In 2011, Haringey Council produced the following figures for someone on a salary of £150,000 (much less than his Bryn-ness):
|Salary at beginning of year
|Service at beginning of year
|Pre-2008 service at beginning of year
|Increase in Pay
|Salary at end of year
|Service at end of year
|Pre-2008 service at end of year
|Inflation over year (Consumer Price Index)
|Pension accrued at beginning of year
|Lump Sum accrued at beginning of year
|Pension accrued at end of year
|Lump Sum accrued at end of year
|Value of “pension savings”
|Excess over annual allowance of £50,000
|Tax charge if 40%
|Tax charge if 45% (from April 2013)
|Tax charge if 50%
Local government pensions work on the basis that employers and employees make contributions to the scheme. In order to permit Bryn to avoid tax what the IPPG led Committee did was to make it possible for Bryn Parry-Jones – as well as his fellow highest-paid officers – to choose to salt away the equivalent value of the Council’s contribution to their pensions to somewhere the tax man wouldn’t be able to get his mitts on it.
The change in the tax laws which brought about this tax dodge “arrangement” only affects those described as ‘very high earners.’ In fact the reason the change was brought in, ostensibly, was because of a quarter of all pension tax relief was going to only 1.5% of members of the pension scheme.
Bryn is one of the 1.5%.
These members – and take a good look at the mug shots opposite – thought that in a period when services were being cut and the wages of the lower paid employees were being slashed, they would give the best paid of their best paid employees a chance to avoid paying tax.
They have colluded to give those most able to afford tax to avoid it at the expense of everyone else.
Cosy and complacent: it appears they sat around a table in secret session to carve out a sordid tax dodge.
They should be ashamed. They won’t be.
Five of these sat together and decided to cut low-paid workers’ pay knowing that Bryn is trousering a big tax-free wodge of Council Tax payers’ cash.

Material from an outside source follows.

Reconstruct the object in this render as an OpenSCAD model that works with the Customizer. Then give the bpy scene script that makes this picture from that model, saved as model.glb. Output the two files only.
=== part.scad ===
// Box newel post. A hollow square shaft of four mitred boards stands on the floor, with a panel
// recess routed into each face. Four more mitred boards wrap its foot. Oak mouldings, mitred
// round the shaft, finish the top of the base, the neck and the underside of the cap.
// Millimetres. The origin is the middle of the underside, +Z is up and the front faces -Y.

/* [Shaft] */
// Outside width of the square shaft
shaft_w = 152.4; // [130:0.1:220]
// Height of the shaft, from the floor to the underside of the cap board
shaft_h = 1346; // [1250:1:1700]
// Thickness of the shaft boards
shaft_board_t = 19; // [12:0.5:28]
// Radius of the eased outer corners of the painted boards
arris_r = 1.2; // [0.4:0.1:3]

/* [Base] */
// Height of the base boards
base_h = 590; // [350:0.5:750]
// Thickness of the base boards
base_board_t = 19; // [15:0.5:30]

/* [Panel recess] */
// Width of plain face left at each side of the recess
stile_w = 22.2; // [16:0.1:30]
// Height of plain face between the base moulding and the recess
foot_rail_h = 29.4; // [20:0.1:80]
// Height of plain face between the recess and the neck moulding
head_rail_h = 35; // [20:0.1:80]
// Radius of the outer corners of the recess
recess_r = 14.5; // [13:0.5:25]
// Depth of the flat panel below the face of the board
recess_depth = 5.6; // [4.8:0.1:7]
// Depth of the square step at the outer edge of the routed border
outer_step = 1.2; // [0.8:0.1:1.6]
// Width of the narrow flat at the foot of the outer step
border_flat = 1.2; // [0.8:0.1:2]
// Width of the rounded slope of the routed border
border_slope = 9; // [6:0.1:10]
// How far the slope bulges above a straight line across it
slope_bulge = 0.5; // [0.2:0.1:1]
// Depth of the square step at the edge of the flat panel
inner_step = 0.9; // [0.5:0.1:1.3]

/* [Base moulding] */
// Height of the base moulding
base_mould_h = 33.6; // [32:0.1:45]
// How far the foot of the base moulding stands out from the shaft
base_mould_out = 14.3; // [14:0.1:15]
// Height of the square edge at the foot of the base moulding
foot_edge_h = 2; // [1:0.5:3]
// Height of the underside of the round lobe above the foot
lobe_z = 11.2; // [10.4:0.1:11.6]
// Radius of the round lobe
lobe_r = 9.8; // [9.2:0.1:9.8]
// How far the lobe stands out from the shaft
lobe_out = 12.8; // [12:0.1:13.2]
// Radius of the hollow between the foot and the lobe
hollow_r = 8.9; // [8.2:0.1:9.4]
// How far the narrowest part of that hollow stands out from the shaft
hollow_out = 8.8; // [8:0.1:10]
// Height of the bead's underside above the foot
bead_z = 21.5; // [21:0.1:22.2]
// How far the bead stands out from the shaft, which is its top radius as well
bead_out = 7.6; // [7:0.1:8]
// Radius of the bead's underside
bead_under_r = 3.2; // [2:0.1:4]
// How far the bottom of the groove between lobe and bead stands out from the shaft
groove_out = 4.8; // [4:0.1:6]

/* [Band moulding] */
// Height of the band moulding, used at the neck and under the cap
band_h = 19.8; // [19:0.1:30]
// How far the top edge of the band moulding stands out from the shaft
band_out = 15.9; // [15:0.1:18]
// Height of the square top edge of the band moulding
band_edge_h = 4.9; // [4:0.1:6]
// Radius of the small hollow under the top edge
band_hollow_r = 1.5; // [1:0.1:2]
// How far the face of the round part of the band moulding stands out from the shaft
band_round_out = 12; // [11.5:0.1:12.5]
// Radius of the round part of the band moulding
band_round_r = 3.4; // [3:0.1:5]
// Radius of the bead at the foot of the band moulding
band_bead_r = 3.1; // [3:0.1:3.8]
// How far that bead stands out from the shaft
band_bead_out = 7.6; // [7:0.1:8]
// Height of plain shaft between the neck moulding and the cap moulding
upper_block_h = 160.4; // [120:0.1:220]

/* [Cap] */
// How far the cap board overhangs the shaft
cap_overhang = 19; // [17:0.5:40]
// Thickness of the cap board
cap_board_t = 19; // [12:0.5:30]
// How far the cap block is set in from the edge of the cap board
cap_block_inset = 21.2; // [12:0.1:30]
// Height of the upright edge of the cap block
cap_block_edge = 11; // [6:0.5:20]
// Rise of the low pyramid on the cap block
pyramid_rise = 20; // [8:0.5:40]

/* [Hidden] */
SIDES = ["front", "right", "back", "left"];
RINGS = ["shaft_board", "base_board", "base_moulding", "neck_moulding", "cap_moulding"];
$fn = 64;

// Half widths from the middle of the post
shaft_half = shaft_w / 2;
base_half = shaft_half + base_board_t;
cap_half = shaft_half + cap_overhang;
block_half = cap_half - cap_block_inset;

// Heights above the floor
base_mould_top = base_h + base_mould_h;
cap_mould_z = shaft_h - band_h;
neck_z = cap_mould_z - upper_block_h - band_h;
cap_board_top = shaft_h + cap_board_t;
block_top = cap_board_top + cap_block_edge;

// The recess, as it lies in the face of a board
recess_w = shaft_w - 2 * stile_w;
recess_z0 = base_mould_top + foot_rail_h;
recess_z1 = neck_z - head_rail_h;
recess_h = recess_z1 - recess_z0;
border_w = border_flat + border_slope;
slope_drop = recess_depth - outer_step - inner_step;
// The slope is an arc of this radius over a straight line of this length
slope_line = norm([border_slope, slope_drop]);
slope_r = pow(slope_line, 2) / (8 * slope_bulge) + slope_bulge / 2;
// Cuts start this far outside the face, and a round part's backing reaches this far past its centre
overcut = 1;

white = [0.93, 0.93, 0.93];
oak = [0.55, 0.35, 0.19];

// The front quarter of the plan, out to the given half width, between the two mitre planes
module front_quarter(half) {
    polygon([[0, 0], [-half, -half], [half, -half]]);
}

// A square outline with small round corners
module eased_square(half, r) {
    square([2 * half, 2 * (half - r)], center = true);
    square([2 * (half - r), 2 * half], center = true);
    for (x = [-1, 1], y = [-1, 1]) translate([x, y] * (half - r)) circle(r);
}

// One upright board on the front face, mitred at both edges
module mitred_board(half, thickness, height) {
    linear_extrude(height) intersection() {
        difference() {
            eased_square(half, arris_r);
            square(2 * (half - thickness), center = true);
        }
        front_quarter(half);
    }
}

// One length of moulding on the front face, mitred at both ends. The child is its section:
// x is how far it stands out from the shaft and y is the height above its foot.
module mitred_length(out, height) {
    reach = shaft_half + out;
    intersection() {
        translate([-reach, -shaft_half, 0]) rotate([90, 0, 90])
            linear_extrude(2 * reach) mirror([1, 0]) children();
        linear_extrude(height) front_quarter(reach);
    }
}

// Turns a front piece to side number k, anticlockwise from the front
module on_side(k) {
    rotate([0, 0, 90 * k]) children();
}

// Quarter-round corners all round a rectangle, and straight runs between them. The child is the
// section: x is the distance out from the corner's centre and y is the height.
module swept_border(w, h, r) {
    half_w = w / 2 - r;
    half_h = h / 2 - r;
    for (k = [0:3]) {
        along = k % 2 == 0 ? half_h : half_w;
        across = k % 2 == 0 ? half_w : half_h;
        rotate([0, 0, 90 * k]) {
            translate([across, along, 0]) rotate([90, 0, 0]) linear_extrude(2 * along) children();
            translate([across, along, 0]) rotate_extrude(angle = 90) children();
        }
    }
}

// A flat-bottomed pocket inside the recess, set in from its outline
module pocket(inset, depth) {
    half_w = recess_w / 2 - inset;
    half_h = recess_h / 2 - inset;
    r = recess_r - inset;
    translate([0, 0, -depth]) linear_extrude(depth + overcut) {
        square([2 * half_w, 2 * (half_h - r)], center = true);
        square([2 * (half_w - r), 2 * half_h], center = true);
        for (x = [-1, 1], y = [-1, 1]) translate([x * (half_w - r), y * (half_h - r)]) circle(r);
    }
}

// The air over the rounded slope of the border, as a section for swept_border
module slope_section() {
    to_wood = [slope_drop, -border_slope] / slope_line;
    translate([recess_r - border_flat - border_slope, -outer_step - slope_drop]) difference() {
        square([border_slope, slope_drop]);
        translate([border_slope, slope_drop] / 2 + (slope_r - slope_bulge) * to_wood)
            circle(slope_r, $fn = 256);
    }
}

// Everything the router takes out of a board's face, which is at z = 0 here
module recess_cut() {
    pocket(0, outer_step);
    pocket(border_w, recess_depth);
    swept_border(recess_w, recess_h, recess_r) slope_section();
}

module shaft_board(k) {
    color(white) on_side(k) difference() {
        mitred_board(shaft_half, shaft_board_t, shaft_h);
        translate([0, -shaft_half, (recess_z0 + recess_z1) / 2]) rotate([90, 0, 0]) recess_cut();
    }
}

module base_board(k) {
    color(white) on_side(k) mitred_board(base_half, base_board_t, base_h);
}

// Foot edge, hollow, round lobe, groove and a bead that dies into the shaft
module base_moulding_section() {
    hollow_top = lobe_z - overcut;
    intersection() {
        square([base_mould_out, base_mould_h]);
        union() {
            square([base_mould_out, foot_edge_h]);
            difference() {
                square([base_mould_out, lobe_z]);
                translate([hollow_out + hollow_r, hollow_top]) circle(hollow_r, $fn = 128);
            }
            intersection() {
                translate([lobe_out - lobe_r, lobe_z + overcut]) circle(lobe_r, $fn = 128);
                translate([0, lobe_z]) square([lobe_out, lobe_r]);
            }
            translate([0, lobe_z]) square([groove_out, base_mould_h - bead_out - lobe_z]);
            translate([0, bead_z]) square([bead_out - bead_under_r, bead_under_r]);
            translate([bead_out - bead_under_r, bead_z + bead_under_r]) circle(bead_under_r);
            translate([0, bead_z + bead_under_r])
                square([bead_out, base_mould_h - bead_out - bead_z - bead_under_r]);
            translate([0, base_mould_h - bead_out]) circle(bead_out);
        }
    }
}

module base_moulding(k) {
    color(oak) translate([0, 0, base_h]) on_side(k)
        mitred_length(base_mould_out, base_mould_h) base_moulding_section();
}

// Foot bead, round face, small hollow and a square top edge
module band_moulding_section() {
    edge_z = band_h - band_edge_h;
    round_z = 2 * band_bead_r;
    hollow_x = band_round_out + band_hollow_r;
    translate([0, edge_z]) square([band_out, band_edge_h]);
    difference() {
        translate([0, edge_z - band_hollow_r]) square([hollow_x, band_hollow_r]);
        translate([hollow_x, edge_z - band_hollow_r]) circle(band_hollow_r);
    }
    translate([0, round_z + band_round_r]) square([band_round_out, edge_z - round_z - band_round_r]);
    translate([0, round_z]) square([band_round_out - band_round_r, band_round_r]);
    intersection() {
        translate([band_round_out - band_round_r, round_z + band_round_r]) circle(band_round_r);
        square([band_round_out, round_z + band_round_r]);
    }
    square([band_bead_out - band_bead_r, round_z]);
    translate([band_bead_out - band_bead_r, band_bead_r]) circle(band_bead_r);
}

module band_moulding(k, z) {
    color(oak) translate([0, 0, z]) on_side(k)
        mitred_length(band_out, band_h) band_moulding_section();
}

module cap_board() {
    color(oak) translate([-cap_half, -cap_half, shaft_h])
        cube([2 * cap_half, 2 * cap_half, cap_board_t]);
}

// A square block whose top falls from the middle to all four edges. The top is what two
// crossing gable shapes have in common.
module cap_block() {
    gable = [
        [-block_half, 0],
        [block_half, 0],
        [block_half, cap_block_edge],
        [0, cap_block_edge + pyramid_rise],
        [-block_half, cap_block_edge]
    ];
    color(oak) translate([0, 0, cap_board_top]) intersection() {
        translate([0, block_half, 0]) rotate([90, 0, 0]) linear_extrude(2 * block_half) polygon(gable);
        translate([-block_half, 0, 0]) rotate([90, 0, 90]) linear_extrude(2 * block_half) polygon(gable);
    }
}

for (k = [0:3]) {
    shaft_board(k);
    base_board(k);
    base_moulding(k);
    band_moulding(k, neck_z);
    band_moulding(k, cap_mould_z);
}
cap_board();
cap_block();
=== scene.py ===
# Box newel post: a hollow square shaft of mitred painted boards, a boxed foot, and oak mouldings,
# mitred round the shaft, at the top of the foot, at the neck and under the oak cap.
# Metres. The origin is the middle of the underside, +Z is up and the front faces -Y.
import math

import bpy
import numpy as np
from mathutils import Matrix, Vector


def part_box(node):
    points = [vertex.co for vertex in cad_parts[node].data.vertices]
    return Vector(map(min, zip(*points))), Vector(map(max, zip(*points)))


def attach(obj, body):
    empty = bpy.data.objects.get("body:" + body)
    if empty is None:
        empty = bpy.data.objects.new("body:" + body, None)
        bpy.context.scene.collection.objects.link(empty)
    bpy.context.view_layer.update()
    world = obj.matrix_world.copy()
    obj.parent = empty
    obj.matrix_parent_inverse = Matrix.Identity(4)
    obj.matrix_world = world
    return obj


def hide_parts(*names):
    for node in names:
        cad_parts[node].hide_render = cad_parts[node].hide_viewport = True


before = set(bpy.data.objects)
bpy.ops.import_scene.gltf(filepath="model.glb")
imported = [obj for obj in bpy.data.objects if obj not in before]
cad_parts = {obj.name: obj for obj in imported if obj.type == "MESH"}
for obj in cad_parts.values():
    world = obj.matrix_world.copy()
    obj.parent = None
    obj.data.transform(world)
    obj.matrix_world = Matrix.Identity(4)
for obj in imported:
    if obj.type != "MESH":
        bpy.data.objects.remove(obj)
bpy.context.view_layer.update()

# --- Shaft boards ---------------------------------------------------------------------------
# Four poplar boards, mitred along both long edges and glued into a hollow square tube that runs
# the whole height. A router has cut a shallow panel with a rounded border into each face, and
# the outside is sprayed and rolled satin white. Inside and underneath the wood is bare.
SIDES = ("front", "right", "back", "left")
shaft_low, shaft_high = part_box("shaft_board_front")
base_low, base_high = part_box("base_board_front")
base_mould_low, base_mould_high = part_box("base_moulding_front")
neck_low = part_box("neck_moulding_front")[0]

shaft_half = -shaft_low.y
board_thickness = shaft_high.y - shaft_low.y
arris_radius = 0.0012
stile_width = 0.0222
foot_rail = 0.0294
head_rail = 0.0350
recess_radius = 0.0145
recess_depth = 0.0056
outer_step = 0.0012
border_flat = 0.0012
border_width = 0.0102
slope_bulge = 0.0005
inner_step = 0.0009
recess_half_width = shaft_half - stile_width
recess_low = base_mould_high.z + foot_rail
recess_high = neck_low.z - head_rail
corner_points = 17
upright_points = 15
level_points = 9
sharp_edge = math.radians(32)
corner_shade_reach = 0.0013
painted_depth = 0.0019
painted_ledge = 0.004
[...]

The members of this Committee have colluded to let their very well remunerated Chief Executive avoid tax.
The Welsh Audit Office don’t seem to like it. Why should we?

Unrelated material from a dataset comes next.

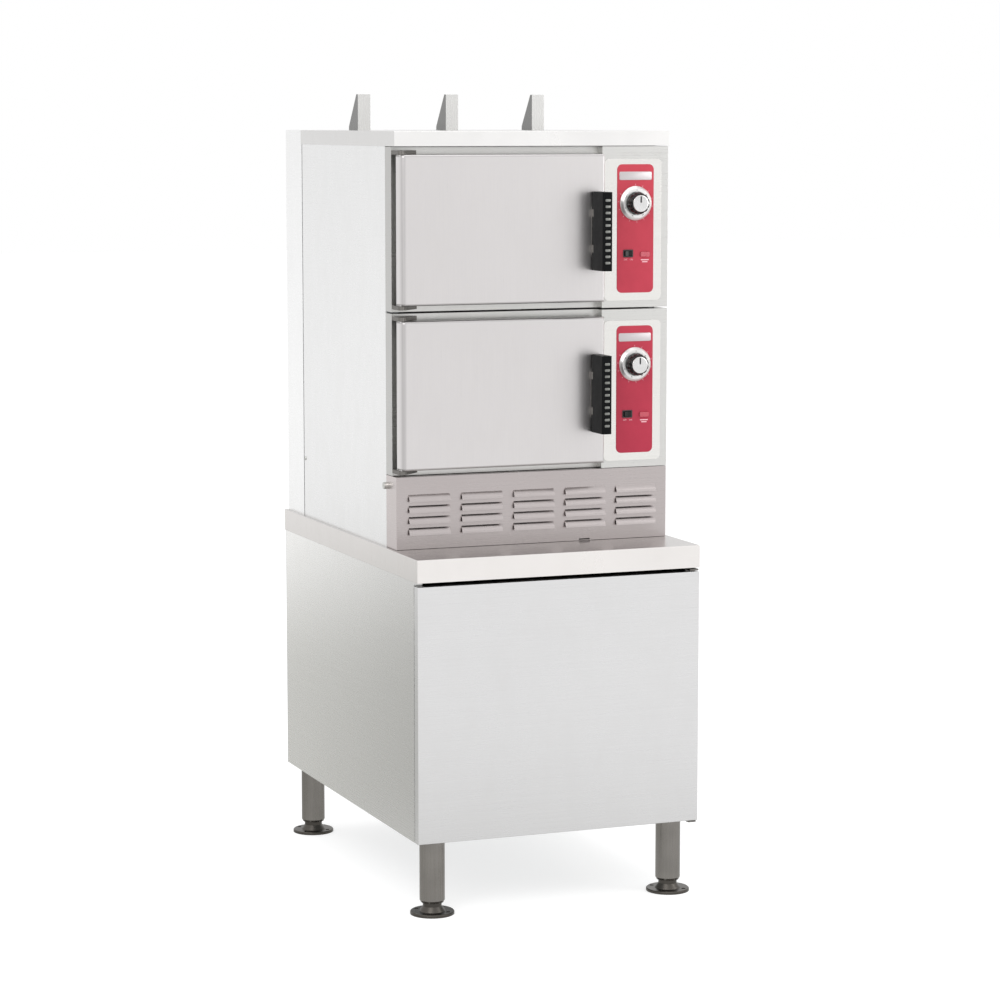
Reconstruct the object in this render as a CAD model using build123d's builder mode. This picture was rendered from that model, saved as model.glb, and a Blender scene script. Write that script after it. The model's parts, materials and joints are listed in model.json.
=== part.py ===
# Two-compartment convection steamer on a gas-boiler cabinet base, in millimetres.
# X runs to the right, Y to the back and Z up. The origin is on the floor, under the middle.
import os

from build123d import *

os.makedirs("parts", exist_ok=True)

# Overall sizes
cabinet_width = 610
cabinet_depth = 864
cabinet_height = 571
leg_height = 152
steamer_margin = 9
steamer_setback = 148
rear_reach = 30

# Sheet metal and clearances
sheet = 1.5
fit_gap = 0.3
run_gap = 0.4

# Cabinet base
cabinet_band = 46
side_flange = 18
base_rim = 40
gusset_size = 78
gusset_thickness = 5
door_pan_depth = 20
door_pan_gap = 6
door_lip = 12
door_top_gap = 8
door_bottom_gap = 1
door_side_gap = 0.5
door_rib_width = 60
pivot_inset = 10
pivot_radius = 4
pivot_engagement = 10
pivot_plate = 3

# Vent slots of the cabinet back
vent_pitch = 96
vent_spacing = 26
vent_length = 72
vent_height = 8

# Legs and feet
leg_inset = 46
leg_radius = 25.5
leg_bore = 19.3
leg_bottom = 24
leg_bore_depth = 82
stud_radius = 8
stud_height = 18
foot_radius = 44.5
foot_plate = 6
foot_cone = 10
foot_neck_top = 92
foot_hole_radius = 4.5
foot_hole_circle = 70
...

Let’s also put this in context. At the time this meeting took place, the Council had just been the subject of the report that led to Welsh Government intervention in Pembrokeshire’s affairs. That report said this about our County Council (emphases added):
“The absence of effective governance in relation to safeguarding and protecting children REFLECTS FAILURES WITHIN THE CULTURE OF THE AUTHORITY AS A WHOLE. The shortcomings with the authority’s arrangements to safeguard and protect children are longstanding and systemic. This is indicative of the deep-seated nature of these problems and failings within the authority … THIS IS INDICATIVE OF A CLOSED, NOT AN OPEN OR TRANSPARENT CULTURE.”
So it was – as the minutes of the meeting put it – to aid the retention of the person in charge at the time the Council failed most spectacularly in its duty to us that the Committee members opposite decided that so essential was Bryn’s contribution that he needed an annual five-figure sweetie to stay.

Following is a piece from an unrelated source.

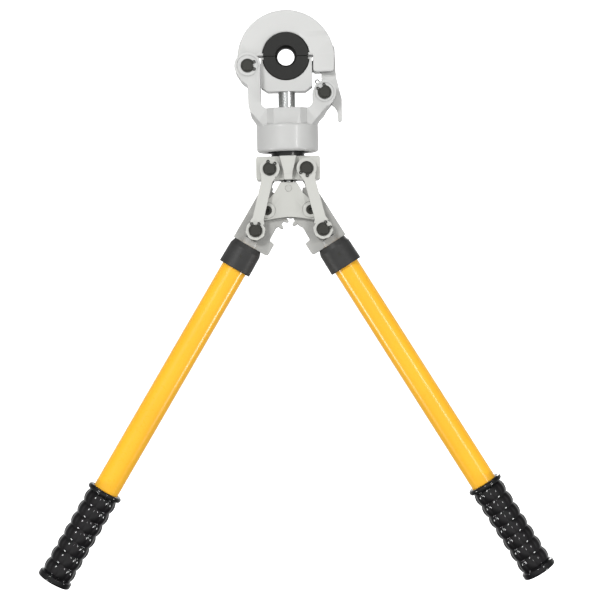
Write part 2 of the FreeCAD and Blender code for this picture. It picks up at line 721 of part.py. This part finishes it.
def write_side(side, phase, upper_opening, lower_opening):
    """One lever with its handle, and its pair of links."""
    flip, place = (mirrored, other_side) if side == "right" else (same, same)
    lever_parts = {"lever": lever_casting(phase), "pivot_bush": pivot_bush(),
                   "tube_collar": tube_collar(), "collar_pin": collar_pin(),
                   "handle_tube": handle_tube(), "grip": handle_grip(), "tube_plug": tube_plug()}
    for name, shape in lever_parts.items():
        export("%s_%s" % (name, side), flip(placed(shape)))
    export("link_front_%s" % side, flip(link_plate()))
    export("link_back_%s" % side, flip(back(link_plate())))
    export("upper_link_pin_%s" % side, flip(pin(UPPER_PIN, LINK_OUT)))
    export("lower_link_pin_%s" % side, flip(pin(LOWER_PIN, LINK_OUT)))
    export("upper_circlips_%s" % side, rings(place(UPPER_PIN), LINK_OUT, upper_opening))
    export("lower_circlips_%s" % side, rings(place(LOWER_PIN), LINK_OUT, lower_opening))


os.makedirs("parts", exist_ok=True)
write_head()
write_jaws()
write_middle()
write_side("left", -5.625, 73, 90)
write_side("right", 5.625, 245, 43)
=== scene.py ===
"""Looks of the manual pipe press tool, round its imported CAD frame. Metres, +Z up, front to -Y."""
import json
import math

import bmesh
import bpy
from mathutils import Matrix, Vector

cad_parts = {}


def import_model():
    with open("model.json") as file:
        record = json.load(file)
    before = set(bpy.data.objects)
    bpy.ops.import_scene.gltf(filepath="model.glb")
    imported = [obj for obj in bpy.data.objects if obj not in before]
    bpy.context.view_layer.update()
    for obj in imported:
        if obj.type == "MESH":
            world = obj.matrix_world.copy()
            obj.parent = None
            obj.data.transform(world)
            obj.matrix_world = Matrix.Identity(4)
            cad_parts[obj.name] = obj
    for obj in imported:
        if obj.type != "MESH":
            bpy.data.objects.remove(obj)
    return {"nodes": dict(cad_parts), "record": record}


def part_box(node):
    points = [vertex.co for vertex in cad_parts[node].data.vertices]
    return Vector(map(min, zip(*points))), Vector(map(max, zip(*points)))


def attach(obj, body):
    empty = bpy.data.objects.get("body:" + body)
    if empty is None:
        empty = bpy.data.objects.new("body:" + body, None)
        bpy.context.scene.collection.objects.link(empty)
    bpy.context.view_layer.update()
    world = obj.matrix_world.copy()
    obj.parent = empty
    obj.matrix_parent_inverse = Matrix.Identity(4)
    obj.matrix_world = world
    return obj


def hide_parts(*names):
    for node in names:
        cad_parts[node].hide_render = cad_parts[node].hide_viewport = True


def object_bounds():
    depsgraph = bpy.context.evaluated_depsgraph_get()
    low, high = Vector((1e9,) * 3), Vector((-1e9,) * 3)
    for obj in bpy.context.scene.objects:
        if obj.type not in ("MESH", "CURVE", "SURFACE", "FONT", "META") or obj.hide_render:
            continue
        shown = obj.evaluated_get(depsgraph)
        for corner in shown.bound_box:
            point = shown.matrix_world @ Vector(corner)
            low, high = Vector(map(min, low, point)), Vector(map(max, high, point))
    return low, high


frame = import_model()
cad_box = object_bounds()
bpy.context.scene.view_settings.view_transform = "Standard"

MM = 0.001
SIDES = ("left", "right")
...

Shortly after the child safeguarding issue came to prominence, a vote of no confidence in Bryn was tabled by Councillors who were, to say the least, “disappointed” in his management. He survived the vote as ‘Cwmbetws’ and his cohorts rallied round him.
Smell a rat?
It stinks of other odours, too: those more associated with the dairy farming with which John Davies and Jamie Adams will be familiar.
Badger was thinking of illustrating this point with the quote from Animal Farm about some animals being more equal than others. Instead, he remembered something he read when being taught history by former Director of Education, Graham Longster.
Senator Joseph McCarthy was notorious for helping create the ant-communist hysteria in America during the early 1950’s. His claims became more outrageous and vindictive as time went on. He finally met his come-uppance before a Senate committee in 1954.
Joseph N. Welch, Counsel for the US Army, finally – exasperatedly – asked McCarthy the lethal: ‘You’ve done enough. Have you no sense of decency, sir? At long last, have you left no sense of decency?’
Shut a library. Close a school. Cut bin collections. End public toilets. Slash workers’ wages. Tell everybody the cuts are unavoidable. But for God’s sake give Bryn the Merciless a tax break.
Look at the faces opposite again.
Ask Joseph Welch’s question of them.